September 15th, 2016 under Top Stories

By SARAH M. VASQUEZ

sarah@bigbendnow.com

PRESIDIO COUNTY – Presidio County commissioners listened to presentations that would upgrade courthouse resources as well as lifted the burn ban.

Matt Brown of S&K Software proposed a document management system that would digitize all county records and be saved on a cloud service. Brown said it would allow easy accessibility and file search as well as improve security. The program tracks who views or edits the document and when it occurred. S&K would maintain the software and make sure it’s always up to date.

When asked by Commission Lorenzo Hernandez, Brown said it’s coming down the road for the federal government to mandate all records be online and easily assessable. County Clerk Virginia Pallarez said she already has a system in place for most of her files as well as other officials. County Attorney John Fowlkes said a massive problem is that the property deeds prior to the year 2000 are not digitalized.

“If the records were to burn, everybody who owns property in Presidio County, excluding our ability to get that information from private sources, would have a gap in their chain of titles. Imagine how that would affect your property values,” said Fowlkes.

S&K took a look at the offices after the meeting to price out how much it would cost to scan all the necessary documents and set up the program. The item was for discussion only, but County Auditor Patricia Roach told the commissioners that they should approach this systemically and should they purchase, determine who would have access to the files. The county will wait for a quote before they make a decision.

There was also a presentation from Aaron Rodriguez of Big Bend Telecom to upgrade the telephone and internet connections at the courthouse, jail, and golf course in Marfa and the annex in Presidio. Rodriguez presented a five-year contract to provide 45 phone lines, 10 fax lines and five conference lines, in addition to fiber internet. There would be a one-time setup fee of $15,000 and an estimated cost of $9,000 per month for both internet and phone usage.

Judge Cinderela Guevara couldn’t contain her enthusiasm about the upgrade, but the item wasn’t for a vote. Hernandez feels if the county is already spending the funds for their current service, he feels they can cover the switch to Big Bend Telecom. Roach said she would work with Treasurer Frances Garcia for a more detailed analysis to see which services would be best.
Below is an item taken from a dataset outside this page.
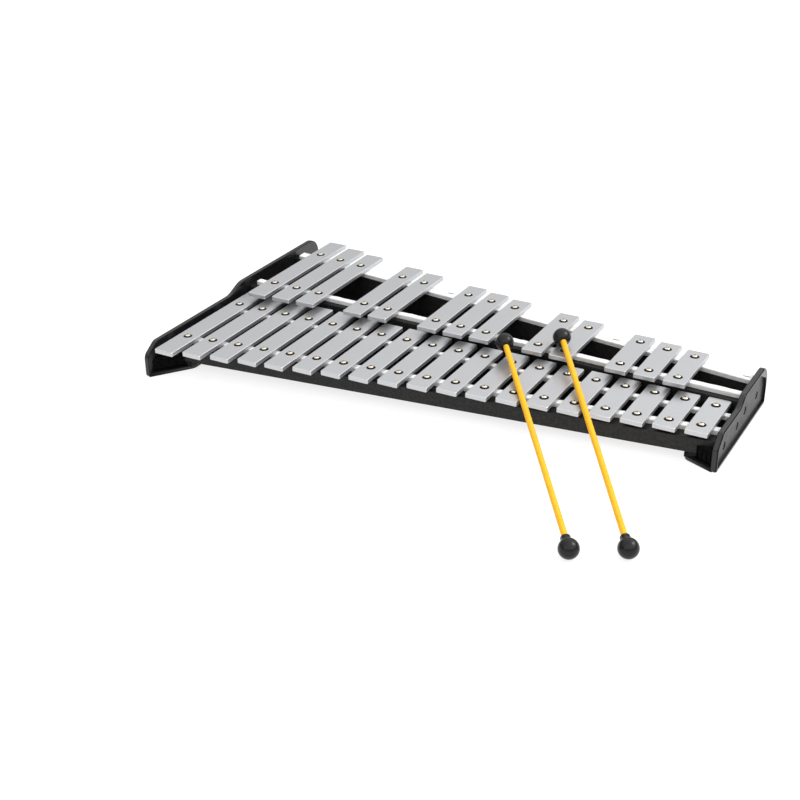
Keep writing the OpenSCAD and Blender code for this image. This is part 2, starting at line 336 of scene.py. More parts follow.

The commissioners approved a WAVE Plus wireless instant notification system for courthouse security. Constable Steve Marquez, who does courthouse security, told the commissioners in June that the current system in place is outdated and obsolete. As someone who has to provide security on three floors, the WAVE Plus system would alert Marquez through a text message if someone pushes an emergency button in their office.

White said that the decision was a no brainer before he made the motion to approve the system.

Thursday’s tragedy motivated Guevara to organize a roundtable meeting this week with department heads and public officials to brainstorm how the county can prepare for any threat. The judge shared her experience with Thursday’s shooting at Alpine high School during her announcements as she stayed in contact with Marfa ISD to ensure the students were safe.

Also at the meeting, commissioners took no action on the burn ban, which in effect, lifted the burn ban.

Larry Lunsford, of Global Golf Management Group, is allowed to stay at the Marfa Municipal Golf Course, after the commissioners voted in favor. Lunsford has been staying there as his group is preparing a land survey.

Commissioner Loretto Vasquez said he doesn’t have a problem with it because Lunsford has been helping the employees. White’s concern was liability, but Fowlkes said it’s not an issue if Lunsford is a volunteer.

“Volunteers carry very little liability when it comes to their presence on county property, so I’m not really concern with liability,” said Fowlkes.

Before the meeting, Lunsford did submit a letter releasing the county of it during his stay.